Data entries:

-------------------------

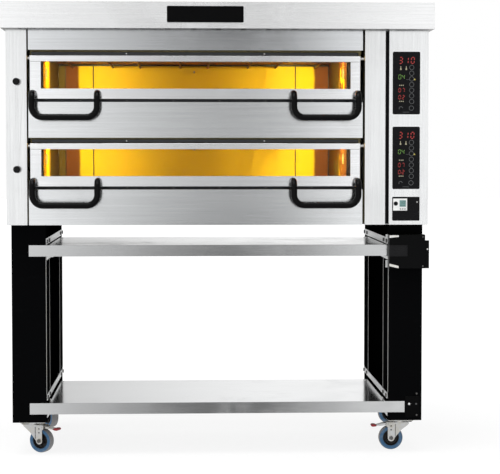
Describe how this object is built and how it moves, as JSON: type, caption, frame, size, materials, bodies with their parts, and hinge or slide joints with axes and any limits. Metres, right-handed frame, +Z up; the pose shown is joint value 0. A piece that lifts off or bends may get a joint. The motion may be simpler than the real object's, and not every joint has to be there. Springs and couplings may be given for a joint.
{
  "type": "stone-hearth deck oven on castor stand",
  "caption": "Stainless electric deck oven with stone hearths, glazed lift-up doors with looped handles and a side control column, on a black castor stand with shelves.",
  "frame": {"origin": "on the floor, under the centre of the whole object's box", "axes": "+Z up, the doors and controls face -Y, +X to the right as seen from the front"},
  "size_m": [1.714, 1.156, 1.88],
  "materials": {
    "casing_steel": "satin",
    "shelf_steel": "satin",
    "liner_steel": "satin",
    "header_steel": "satin",
    "hearth_stone": "matte",
    "element_sheath": "matte",
    "lamp_glass": "gloss",
    "mineral_wool": "matte",
    "bush_bronze": "satin",
    "plate_black": "gloss",
    "timer_white": "matte",
    "black_plastic": "satin",
    "electronics_plastic": "matte",
    "stand_black": "satin",
    "handle_black": "gloss",
    "bolt_zinc": "satin",
    "castor_zinc": "satin",
    "castor_tyre": "matte",
    "keypad_foil": "gloss",
    "door_glass": "gloss",
    "seal_fibre": "matte"
  },
  "bodies": {
    "oven": {"hood": "casing_steel", "flue_spigot": "casing_steel", "name_plate": "plate_black", "side_covers": "casing_steel", "rear_cover": "casing_steel", "base_pan": "casing_steel", "left_post": "casing_steel", "right_post": "casing_steel", "control_fascia": "casing_steel", "deck_aprons": "casing_steel", "upper_fascia": "casing_steel", "door_headers": "header_steel", "hearth_stones": "hearth_stone", "heating_elements": "element_sheath", "chamber_lamps": "lamp_glass", "thermocouples": "element_sheath", "insulation": "mineral_wool", "flue_duct": "liner_steel", "hinge_bushes": "bush_bronze", "power_panel": "plate_black", "timer_module": "timer_white", "control_electronics": "electronics_plastic", "fan_frame": "black_plastic", "cable_gland": "black_plastic", "stand_legs": "stand_black", "stand_side_panels": "stand_black", "side_rails": "shelf_steel", "stand_bolts": "bolt_zinc", "terminal_box": "stand_black", "terminal_box_cover": "stand_black", "castor_plates": "castor_zinc", "keypads": "keypad_foil", "lower_chamber": "liner_steel", "lower_shelf": "shelf_steel", "upper_chamber": "liner_steel", "upper_shelf": "shelf_steel"},
    "lower_door": {"lower_door_frame": "casing_steel", "lower_door_glass": "door_glass", "lower_door_gasket": "seal_fibre", "lower_hinge_pins": "castor_zinc", "lower_door_handles": "handle_black"},
    "upper_door": {"upper_door_frame": "casing_steel", "upper_door_glass": "door_glass", "upper_door_gasket": "seal_fibre", "upper_hinge_pins": "castor_zinc", "upper_door_handles": "handle_black"},
    "lower_damper_rod": {"lower_damper": "black_plastic"},
    "upper_damper_rod": {"upper_damper": "black_plastic"},
    "switch_button": {"main_switch": "black_plastic"},
    "fan": {"fan_rotor": "black_plastic"},
    "front_left_swivel": {"front_left_castor_fork": "castor_zinc"},
    "front_left_wheel": {"front_left_castor_wheel": "castor_tyre"},
    "front_left_pedal": {"front_left_brake_pedal": "castor_zinc"},
    "front_right_swivel": {"front_right_castor_fork": "castor_zinc"},
    "front_right_wheel": {"front_right_castor_wheel": "castor_tyre"},
    "front_right_pedal": {"front_right_brake_pedal": "castor_zinc"},
    "rear_left_swivel": {"rear_left_castor_fork": "castor_zinc"},
    "rear_left_wheel": {"rear_left_castor_wheel": "castor_tyre"},
    "rear_right_swivel": {"rear_right_castor_fork": "castor_zinc"},
    "rear_right_wheel": {"rear_right_castor_wheel": "castor_tyre"}
  },
  "joints": [
    {"name": "lower_door_hinge", "type": "hinge", "parent": "oven", "child": "lower_door", "pos_m": [-0.09, -0.482, 1.262], "axis": [-1, 0, 0], "range_deg": [0, 85]},
    {"name": "upper_door_hinge", "type": "hinge", "parent": "oven", "child": "upper_door", "pos_m": [-0.09, -0.482, 1.61], "axis": [-1, 0, 0], "range_deg": [0, 85]},
    {"name": "lower_damper_pull", "type": "slide", "parent": "oven", "child": "lower_damper_rod", "axis": [0, -1, 0], "range_m": [0, 0.05]},
    {"name": "upper_damper_pull", "type": "slide", "parent": "oven", "child": "upper_damper_rod", "axis": [0, -1, 0], "range_m": [0, 0.05]},
    {"name": "main_switch_press", "type": "slide", "parent": "oven", "child": "switch_button", "axis": [0, 1, 0], "range_m": [0, 0.002], "stiffness_N_per_m": 250, "springref_m": -0.001},
    {"name": "fan_spin", "type": "hinge", "parent": "oven", "child": "fan", "pos_m": [0.76, 0.5575, 1.12], "axis": [0, 1, 0], "continuous": true},
    {"name": "front_left_castor_swivel", "type": "hinge", "parent": "oven", "child": "front_left_swivel", "pos_m": [-0.76, -0.29, 0.12], "axis": [0, 0, 1], "continuous": true},
    {"name": "front_left_wheel_roll", "type": "hinge", "parent": "front_left_swivel", "child": "front_left_wheel", "pos_m": [-0.72556, -0.30606, 0.05], "axis": [0.4226, 0.9063, 0], "continuous": true},
    {"name": "front_left_brake", "type": "hinge", "parent": "front_left_swivel", "child": "front_left_pedal", "pos_m": [-0.71378, -0.31155, 0.1075], "axis": [0.4226, 0.9063, 0], "range_deg": [-12, 0]},
    {"name": "front_right_castor_swivel", "type": "hinge", "parent": "oven", "child": "front_right_swivel", "pos_m": [0.76, -0.29, 0.12], "axis": [0, 0, 1], "continuous": true},
    {"name": "front_right_wheel_roll", "type": "hinge", "parent": "front_right_swivel", "child": "front_right_wheel", "pos_m": [0.722, -0.29, 0.05], "axis": [0, -1, 0], "continuous": true},
    {"name": "front_right_brake", "type": "hinge", "parent": "front_right_swivel", "child": "front_right_pedal", "pos_m": [0.709, -0.29, 0.1075], "axis": [0, -1, 0], "range_deg": [-12, 0]},
    {"name": "rear_left_castor_swivel", "type": "hinge", "parent": "oven", "child": "rear_left_swivel", "pos_m": [-0.76, 0.363, 0.12], "axis": [0, 0, 1], "continuous": true},
    {"name": "rear_left_wheel_roll", "type": "hinge", "parent": "rear_left_swivel", "child": "rear_left_wheel", "pos_m": [-0.741, 0.33009, 0.05], "axis": [0.866, 0.5, 0], "continuous": true},
    {"name": "rear_right_castor_swivel", "type": "hinge", "parent": "oven", "child": "rear_right_swivel", "pos_m": [0.76, 0.363, 0.12], "axis": [0, 0, 1], "continuous": true},
    {"name": "rear_right_wheel_roll", "type": "hinge", "parent": "rear_right_swivel", "child": "rear_right_wheel", "pos_m": [0.798, 0.363, 0.05], "axis": [0, 1, 0], "continuous": true}
  ]
}
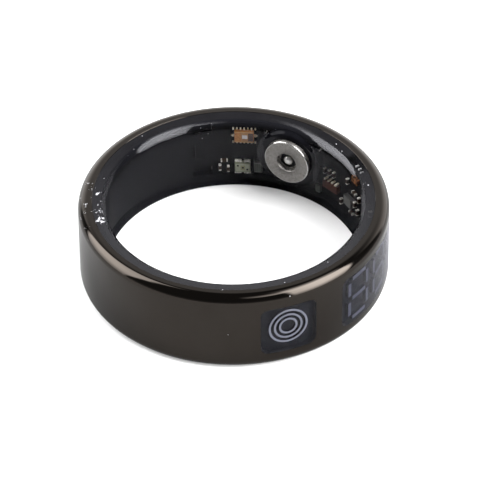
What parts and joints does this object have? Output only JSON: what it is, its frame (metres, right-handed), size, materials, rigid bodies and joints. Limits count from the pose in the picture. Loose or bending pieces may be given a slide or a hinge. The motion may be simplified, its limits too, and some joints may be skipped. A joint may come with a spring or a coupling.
{
  "type": "smart ring",
  "caption": "Finger ring with a black metal shell, smoked touch key and digit display outside, and clear resin over electronics and a charging contact inside.",
  "frame": {"origin": "on the ring axis, in the plane of the lower metal rim that the ring stands on", "axes": "+Z along the ring axis; the touch key looks towards -Y, the display towards +X and the optical sensor is on the inner wall at +Y"},
  "size_m": [0.0254, 0.0254, 0.0073],
  "materials": {
    "black_shell": "gloss black coated steel with a warm tint",
    "clear_resin": "clear cast resin, polished",
    "smoked_window": "smoked clear window, flush with the shell",
    "gasket_foam": "thin black adhesive foam",
    "black_mask": "black printed light mask",
    "light_pipe": "lavender grey diffusing light pipe",
    "light_guide": "white diffusing plate",
    "led_ceramic": "pale ceramic package",
    "copper": "bare copper",
    "black_board": "black flexible board",
    "spring_steel": "thin rolled steel",
    "cell_foil": "aluminium pouch foil",
    "black_film": "black insulating film",
    "nickel": "bright nickel strip",
    "green_board": "green solder mask",
    "sensor_substrate": "amber laminate",
    "silicon": "bare silicon die",
    "gold": "gold plated pads",
    "tin": "tinned solder ends",
    "filter_glass": "grey green filter glass over the die",
    "black_plastic": "black moulded insulator",
    "contact_steel": "satin stainless steel, fine grain",
    "chip_epoxy": "black moulded epoxy",
    "brown_laminate": "dark red brown laminate",
    "capacitor_ceramic": "brown sintered ceramic",
    "ferrite": "dark grey ferrite",
    "antenna_ceramic": "pale antenna ceramic"
  },
  "bodies": {
    "root": {"outer_shell": "black_shell", "resin_liner": "clear_resin", "touch_window": "smoked_window", "touch_window_gasket": "gasket_foam", "touch_light_mask": "black_mask", "touch_ring_lights": "light_pipe", "touch_light_guide": "light_guide", "touch_leds": "led_ceramic", "touch_electrode": "copper", "touch_board": "black_board", "display_window": "smoked_window", "display_window_gasket": "gasket_foam", "display_light_mask": "black_mask", "display_segments": "light_pipe", "display_led_dies": "led_ceramic", "display_board": "black_board", "main_flex_board": "black_board", "board_stiffener": "spring_steel", "battery_cell": "cell_foil", "battery_wrap": "black_film", "battery_tabs": "nickel", "battery_protection_board": "green_board", "optical_sensor": "sensor_substrate", "optical_sensor_die": "silicon", "optical_sensor_pads": "gold", "sensor_led_package": "led_ceramic", "sensor_led_terminals": "tin", "sensor_led_dies": "silicon", "photodiodes": "filter_glass", "contact_carrier": "black_plastic", "contact_ring": "contact_steel", "contact_insulator": "black_plastic", "contact_pin": "contact_steel", "contact_leads": "gold", "radio_chip": "chip_epoxy", "motion_sensor": "brown_laminate", "motion_sensor_pads": "gold", "charger_chip": "chip_epoxy", "memory_chip": "chip_epoxy", "crystal": "spring_steel", "ceramic_capacitors": "capacitor_ceramic", "capacitor_terminals": "tin", "power_inductor": "ferrite", "chip_antenna": "antenna_ceramic", "temperature_sensor": "sensor_substrate", "display_driver_chip": "chip_epoxy", "ground_clips": "gold", "test_pads": "gold"}
  },
  "joints": []
}
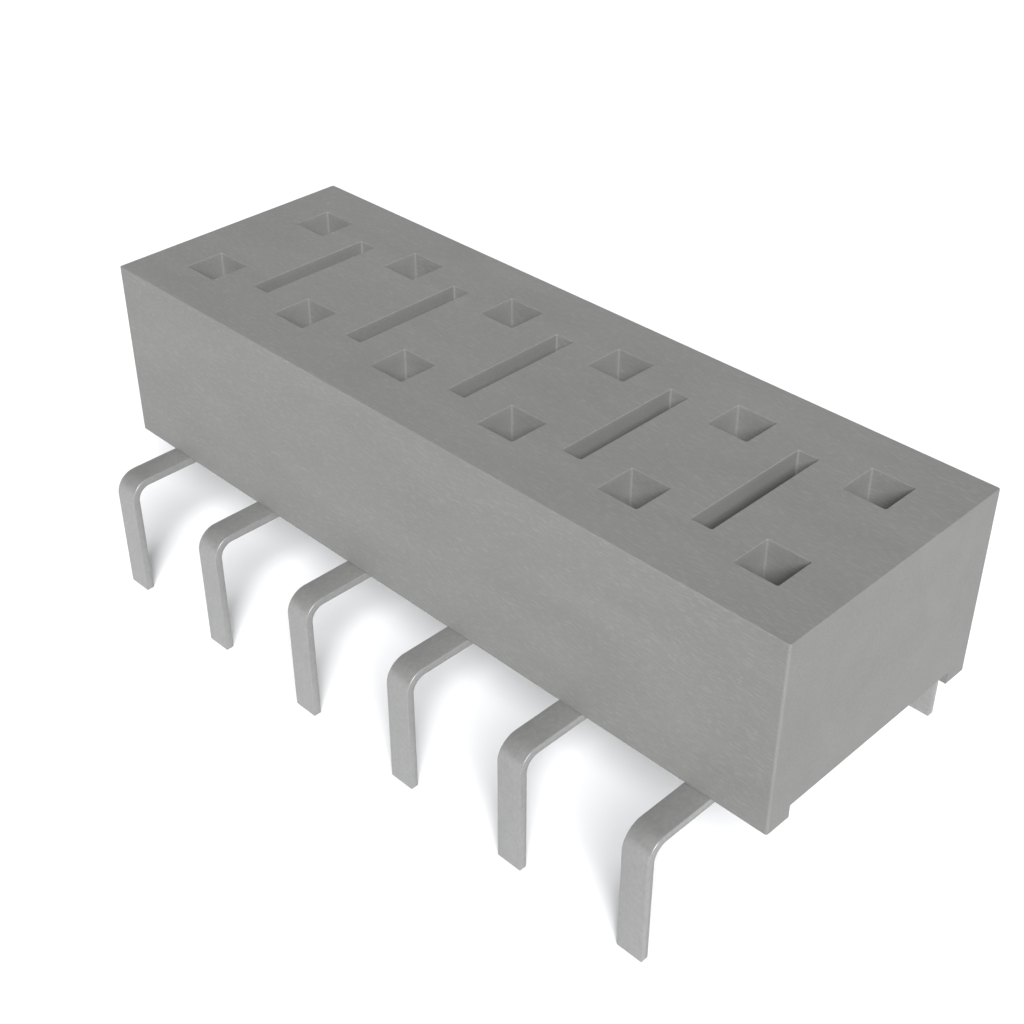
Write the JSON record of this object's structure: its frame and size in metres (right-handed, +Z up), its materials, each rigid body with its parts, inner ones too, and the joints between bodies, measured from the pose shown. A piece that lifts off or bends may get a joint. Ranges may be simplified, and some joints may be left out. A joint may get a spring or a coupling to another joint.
{
  "type": "socket strip",
  "caption": "Low-profile double-row board socket: moulded housing with square post entries and narrow slots, spring contacts with bent-out tails.",
  "frame": {"origin": "centre of the footprint, level with the tips of the tails", "axes": "+X along the rows, +Y from the front row to the rear row, +Z up, towards the post entries"},
  "size_m": [0.0152, 0.0078, 0.0059],
  "materials": {
    "housing_plastic": "matte",
    "contact_metal": "satin"
  },
  "bodies": {
    "root": {"housing": "housing_plastic", "contact_front_1": "contact_metal", "contact_front_2": "contact_metal", "contact_front_3": "contact_metal", "contact_front_4": "contact_metal", "contact_front_5": "contact_metal", "contact_front_6": "contact_metal", "contact_rear_1": "contact_metal", "contact_rear_2": "contact_metal", "contact_rear_3": "contact_metal", "contact_rear_4": "contact_metal", "contact_rear_5": "contact_metal", "contact_rear_6": "contact_metal"}
  },
  "joints": []
}
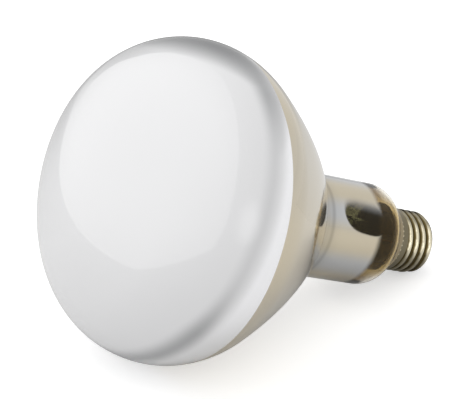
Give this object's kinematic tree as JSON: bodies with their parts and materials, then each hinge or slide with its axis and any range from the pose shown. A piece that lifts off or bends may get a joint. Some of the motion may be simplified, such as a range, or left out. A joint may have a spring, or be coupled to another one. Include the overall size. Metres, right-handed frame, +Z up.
{
  "type": "infrared heat lamp bulb",
  "caption": "Reflector heat lamp: domed frosted front, mirrored paraboloid and neck, screw cap, hollow glass with stem, leads and filament inside.",
  "frame": {"origin": "on the surface that the lamp lies on, under the middle of its bounding box", "axes": "+Z up; +Y the way the cap points, seen from above; the lamp's own axis lies in the YZ plane and falls 23.3 degrees towards the cap, as the lamp lies on its widest rim and the last crest of its thread"},
  "size_m": [0.125, 0.1717, 0.1216],
  "materials": {
    "coated_glass": "frosted white front under a gloss skin, mirror-coated reflector and neck, clear end",
    "clear_glass": "clear, fire-polished",
    "molybdenum_wire": "drawn wire",
    "tungsten": "coiled wire",
    "nickel_wire": "drawn wire",
    "copper_wire": "drawn wire",
    "mica": "split sheet",
    "cement": "baked, matt",
    "nickelled_brass": "rolled sheet, dull nickel with a warm tone",
    "black_glass": "pressed black glass",
    "contact_brass": "pressed",
    "solder": "dull, cast"
  },
  "bodies": {
    "root": {"glass_envelope": "coated_glass", "glass_stem": "clear_glass", "exhaust_tube": "clear_glass", "arbor_rod": "clear_glass", "filament_support_1": "molybdenum_wire", "filament_support_2": "molybdenum_wire", "filament_support_3": "molybdenum_wire", "filament": "tungsten", "inner_lead_centre": "nickel_wire", "inner_lead_side": "nickel_wire", "outer_lead_centre": "copper_wire", "outer_lead_side": "copper_wire", "heat_deflector": "mica", "fuse_sleeve": "clear_glass", "cap_cement": "cement", "screw_shell": "nickelled_brass", "insulator_glass": "black_glass", "centre_contact": "contact_brass", "centre_solder": "solder", "side_solder": "solder"}
  },
  "joints": []
}
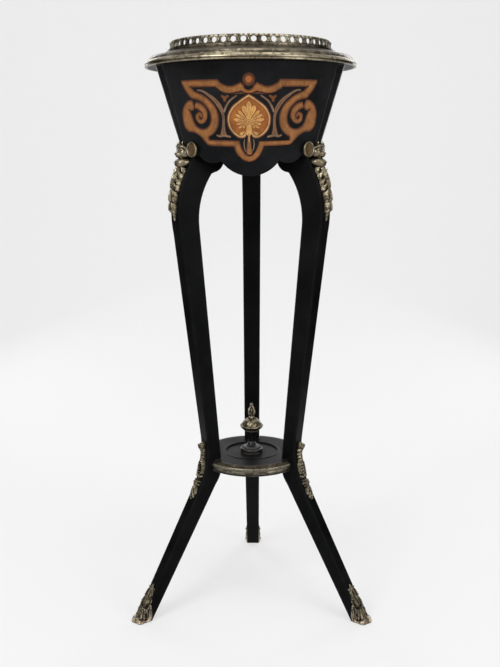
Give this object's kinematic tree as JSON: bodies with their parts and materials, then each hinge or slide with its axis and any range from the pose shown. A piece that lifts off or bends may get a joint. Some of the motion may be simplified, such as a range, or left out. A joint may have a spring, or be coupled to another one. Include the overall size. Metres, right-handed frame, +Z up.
{
  "type": "tripod jardiniere",
  "caption": "Tall tripod planter stand: a flared tub with bowed inlaid panels and a lift-out metal liner, on cabriole legs joined by a round shelf, with bronze mounts.",
  "frame": {"origin": "on the floor, under the stand's vertical axis", "axes": "+Z up; the front panel faces -Y; +X to the right of someone looking at the front"},
  "size_m": [0.4792, 0.462, 1.08],
  "materials": {
    "ebonised_wood": "black lacquer, satin gloss",
    "carcase_wood": "plain sawn and planed",
    "marquetry": "inlaid and french polished",
    "bronze": "dark patinated, rubbed bright on the high parts",
    "zinc": "dull oxidised sheet",
    "steel": "aged plain steel"
  },
  "bodies": {
    "stand": {"back_ankle_mount": "bronze", "back_corner_block": "carcase_wood", "back_corner_post": "ebonised_wood", "back_knee_drop": "bronze", "back_knee_mask": "bronze", "back_leg": "ebonised_wood", "back_mount_pins": "bronze", "back_sabot": "bronze", "collar": "bronze", "finial_base_ring": "ebonised_wood", "finial_cap": "bronze", "finial_flame": "bronze", "finial_nut": "steel", "finial_rod": "steel", "finial_vase": "ebonised_wood", "finial_washer": "steel", "front_panel": "carcase_wood", "front_shelf_strip": "bronze", "front_veneer": "marquetry", "gallery": "bronze", "left_ankle_mount": "bronze", "left_corner_block": "carcase_wood", "left_corner_post": "ebonised_wood", "left_knee_drop": "bronze", "left_knee_mask": "bronze", "left_leg": "ebonised_wood", "left_mount_pins": "bronze", "left_panel": "carcase_wood", "left_sabot": "bronze", "left_shelf_strip": "bronze", "left_veneer": "marquetry", "leg_screws": "steel", "right_ankle_mount": "bronze", "right_corner_block": "carcase_wood", "right_corner_post": "ebonised_wood", "right_knee_drop": "bronze", "right_knee_mask": "bronze", "right_leg": "ebonised_wood", "right_mount_pins": "bronze", "right_panel": "carcase_wood", "right_sabot": "bronze", "right_shelf_strip": "bronze", "right_veneer": "marquetry", "rim_moulding": "bronze", "rim_screws": "steel", "shelf": "ebonised_wood", "shelf_dowels": "carcase_wood", "top_board": "ebonised_wood", "tub_floor": "carcase_wood"},
    "liner": {"liner": "zinc", "liner_floor": "zinc", "left_handle_lugs": "zinc", "right_handle_lugs": "zinc"},
    "left_handle": {"left_handle": "steel"},
    "right_handle": {"right_handle": "steel"}
  },
  "joints": [
    {"name": "liner_lift", "type": "slide", "parent": "stand", "child": "liner", "axis": [0, 0, 1], "range_m": [0, 0.19]},
    {"name": "right_handle_swing", "type": "hinge", "parent": "liner", "child": "right_handle", "pos_m": [0.108, 0, 1.03], "axis": [0, 1, 0], "range_deg": [0, 165]},
    {"name": "left_handle_swing", "type": "hinge", "parent": "liner", "child": "left_handle", "pos_m": [-0.108, 0, 1.03], "axis": [0, -1, 0], "range_deg": [0, 165]}
  ]
}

-------------------------

Search the data for the string "shown" and copy each line where it appears.

FINISHED TASK:
Describe how this object is built and how it moves, as JSON: type, caption, frame, size, materials, bodies with their parts, and hinge or slide joints with axes and any limits. Metres, right-handed frame, +Z up; the pose shown is joint value 0. A piece that lifts off or bends may get a joint. The motion may be simpler than the real object's, and not every joint has to be there. Springs and couplings may be given for a joint.
Write the JSON record of this object's structure: its frame and size in metres (right-handed, +Z up), its materials, each rigid body with its parts, inner ones too, and the joints between bodies, measured from the pose shown. A piece that lifts off or bends may get a joint. Ranges may be simplified, and some joints may be left out. A joint may get a spring or a coupling to another joint.
Give this object's kinematic tree as JSON: bodies with their parts and materials, then each hinge or slide with its axis and any range from the pose shown. A piece that lifts off or bends may get a joint. Some of the motion may be simplified, such as a range, or left out. A joint may have a spring, or be coupled to another one. Include the overall size. Metres, right-handed frame, +Z up.
Give this object's kinematic tree as JSON: bodies with their parts and materials, then each hinge or slide with its axis and any range from the pose shown. A piece that lifts off or bends may get a joint. Some of the motion may be simplified, such as a range, or left out. A joint may have a spring, or be coupled to another one. Include the overall size. Metres, right-handed frame, +Z up.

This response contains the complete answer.